After several hours, we decided we really did need to get back to our group before they sent the Israeli Defense Force after us, so three of the young men, the future groom included, offered to walk us back to the bus terminal. As we walked through the dark streets, we laughed and joked. When we reached the terminal, the groom said he would be honored if we would attend his wedding party. He said he would send his uncle, who owned a taxi to pick us up at our hotel. We told him we would love to attend and agreed to be ready at four o’clock the following afternoon. Instead of letting us get on the bus, the young men hailed a taxi and before we could react, they paid the driver and waved good evening.
When we got back to our hotel, the leader of our group was pacing the lobby. She was furious with us in a mother-hen way. We told her where we had gone and she had a fit. She insisted we had risked our lives with such foolish action. We tried to tell her what a wonderful experience we had had, but she just railed as to the danger into which we had put ourselves. We promised to be good just to shut her up, really having no intention of missing that wedding party.
The next day was a free day from classes, so we went shopping for a wedding present. We chose a lovely vase and went back to the hotel to dress. Precisely at four o’clock, the uncle arrived to pick us up. The wedding party was held at the home of a relative, who had a large house and gardens not far from the outskirts of Acco. Apparently this Palestinian family had managed to keep their home and land throughout the various uprisings and conflicts. It was land that had been in the hands of the same family for over 700 years, and it wore the love and care of all of those who had lived there.

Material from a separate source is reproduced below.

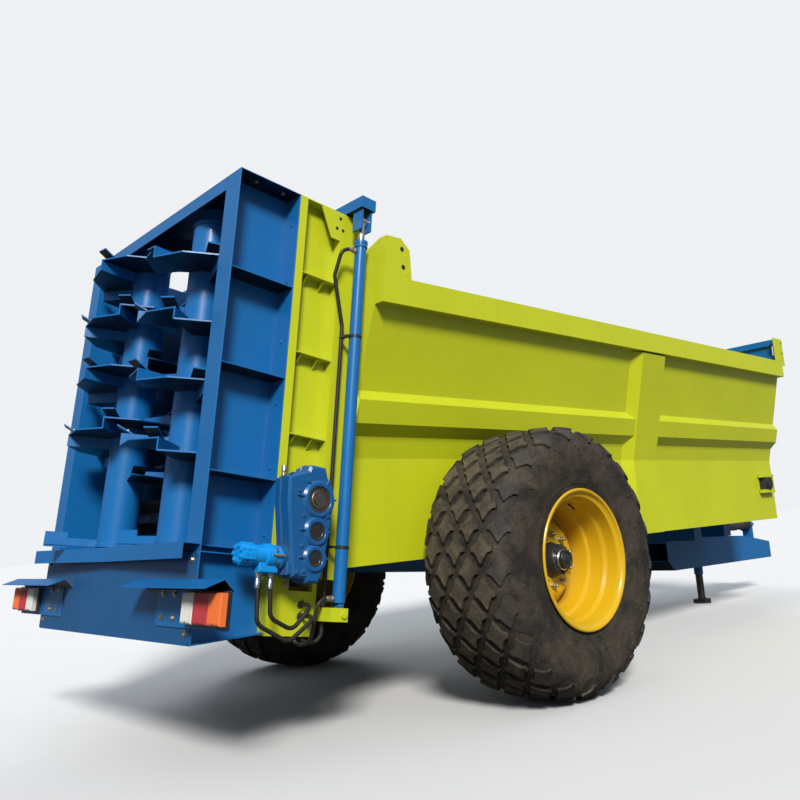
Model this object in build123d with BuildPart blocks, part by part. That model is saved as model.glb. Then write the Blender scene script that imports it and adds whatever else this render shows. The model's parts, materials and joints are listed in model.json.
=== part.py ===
# Fertilizer spreader with two upright beaters, a single axle trailer standing on its jack.
# Millimetres. +X runs forward to the drawbar eye, +Y to the left side, +Z up, the floor is at zero.
# The rear frame, its beaters, the gate and the lift cylinders all lean forward by one angle, so
# they are drawn in a leaning frame: along (forward), across (to the left) and up the posts.
import os
from math import cos, radians, sin, tan

from build123d import *

os.makedirs("parts", exist_ok=True)

# Clearances and plates shared by many pieces
run_gap = 0.3
slide_gap = 5
fit_gap = 0.05
overrun = 40
bite = 2
sheet = 6
plate = 10

# Wheels and axle
axle_x = -1952.99
tyre_radius = 785
tyre_half = 309
tyre_outside_shares = ((0, 1), (0.66, 0.985), (0.92, 0.93), (1, 0.8), (1, 0.67))
tyre_inside_shares = ((0.87, 0.7), (0.55, 0.9))
bead_wide = 38
track_half = 1258
rim_radius = 391
rim_seat_radius = 366
rim_well_radius = 320
rim_wall = 10
rim_outer_half = 299
rim_inner_half = 260
disc_half_place = -50
disc_hole_radius = 110
hub_z = tyre_radius
spindle_radius = 45
axle_tube = 120
axle_half = 1010
hub_radius = 105
hub_long = 230
hub_flange_radius = 190
hub_cap_radius = 54
hub_cap_long = 40
stud_count = 10
stud_circle_radius = 150
stud_radius = 11
stud_long = 34

# Body, lengths from the axle and heights from the floor
body_front = 4424
wall_low_z = 848
wall_fold_z = 1430
frame_half = 930
wall_low_half = frame_half - 46
wall_top_half = frame_half + 152
rail_low_z = 2263
rail_top_z = 2419
rail_half = wall_top_half + 68
rail_width = 84
rib_low_z = 1550
rib_flat_low_z = 1612
rib_flat_top_z = 1738
rib_top_z = 1795
rib_depth = 50
mid_post_reach = 1862
mid_post_flat = 340
mid_post_bevel = 95
mid_post_depth = 55
ear_top_z = 2655
rear_ear_reach = -832
front_ear_reach = body_front + 66
ear_long = 215
ear_corner = 62
ear_hole_radius = 11
ear_hole_inset = 40
ear_hole_pitch = 105
front_post = 90
front_post_half = 520

# Leaning rear frame, heights up the posts, and drops measured down from the top of the frame
lean_angle = 9.0
foot_reach = -2161
foot_z = 592
frame_up = 2370
web_half = frame_half - 62
housing_long = 381
pan_long = 600
lime_end = 820
rear_strip = 100
flange_strip = 90
top_beam_tall = 80
pan_up = 450
tail_up = 413
tail_half = frame_half - 5
tail_corner = 18
shelf_drops = (553, 1054, 1584, 1960)
lime_shelf_drops = (440, 890, 1330)
lime_post_start = 665
corner_plate_start = 520
lime_low_up = 50
lime_seat_up = 330
notch_start = 500
notch_end = 650
notch_low_up = 265
hose_slot_along = 580
hose_slot_ups = (202, 147)
hose_slot_radius = 13
hose_slot_long = 60
hose_slot_lean = 60
manifold_long = 90
manifold_tall = 130
manifold_wide = 50

# Lip, lamps and their hoods
lip_rear = 90
lip_notch = 40
lip_tall = 75
lamp_low_up = 90
lamp_tall = 147
lamp_start_half = 866
lamp_long = 392
lamp_deep = 60
bracket_start_half = 600
bracket_low_up = 76
bracket_top_up = 240
hood_start_half = 470
hood_end_half = 1274
hood_ridge_along = -60
hood_ridge_up = 286
hood_rear_along = -148
hood_rear_up = 246
hood_sheet = 4

# Chassis
beam_half = 400
beam_width = 100
beam_low_z = 862
beam_top_z = 1060
beam_start_reach = -1120
beam_end_reach = body_front - 24
cross_tube = 90
cross_shares = (0.0127, 0.3116, 0.5471, 0.7826, 0.9891)
joist_count = 7

# Floor and conveyor
shaft_along = 515
shaft_up = 698
front_shaft_reach = body_front - 214
chain_radius = 85
chain_wide = 22
chain_thick = 16
chain_half = 470
slat_tall = 22
slat_long = 50
slat_pitch = 410
shaft_radius = 30
sprocket_wide = 40
floor_shaft_gap = 130
joist_tall = 90
joist_wide = 50
tensioner_long = 210
tensioner_tall = 150
tensioner_wide = 45
bearing_radius = 58

# Conveyor gearbox and its hydraulic motor, on the right side
gearbox_inner_half = frame_half + 45
gearbox_thick = 130
gearbox_bore_drops = (0, 155, 284)
gearbox_radii = (133, 98, 92)
gearbox_bore_radii = (66, 46, 41)
gearbox_bore_deep = 14
gearbox_boss = 12
gearbox_top_up = 867
gearbox_low_up = 297
gearbox_block = 58
gearbox_neck_radius = 82
motor_up = 412
motor_half = gearbox_inner_half + 65
motor_radius = 51
motor_start_along = 131
motor_block_along = 262
motor_block_end = 345
motor_block_side = 56
motor_flange_end = 440
motor_port_alongs = (247, 317)
port_radius = 14
port_low_up = 322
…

The party itself looked no different than any other family gathering. There were tables of food; there was music and great joy. The married couple, who by customs of their culture had actually had the marriage ceremony some days earlier, now appeared together for the first time in the presence of their collective families and friends as man and wife.
We were seated with members of the groom’s family. They were anxious to know how we met the groom and our story caused quite a stir. All the aunts wanted to talk to us. We assured them that our intentions were honorable. They chatted among themselves and decided our story was believable, so we were included in the celebrations. We danced and sang and ate and ate and ate some more.
We were introduced as the American guests and received a round of applause.
When the party was winding down late into the evening, the uncle gave the taxi keys to one of the nephews to drive us back to our hotel.
There were lots of hugs and kisses as if we were departing bosom relatives. And to be honest, we felt as if we were.
How wrong our first assumptions had been. How much we would have missed, how poorer we would have been had we held on to them as fact and truth.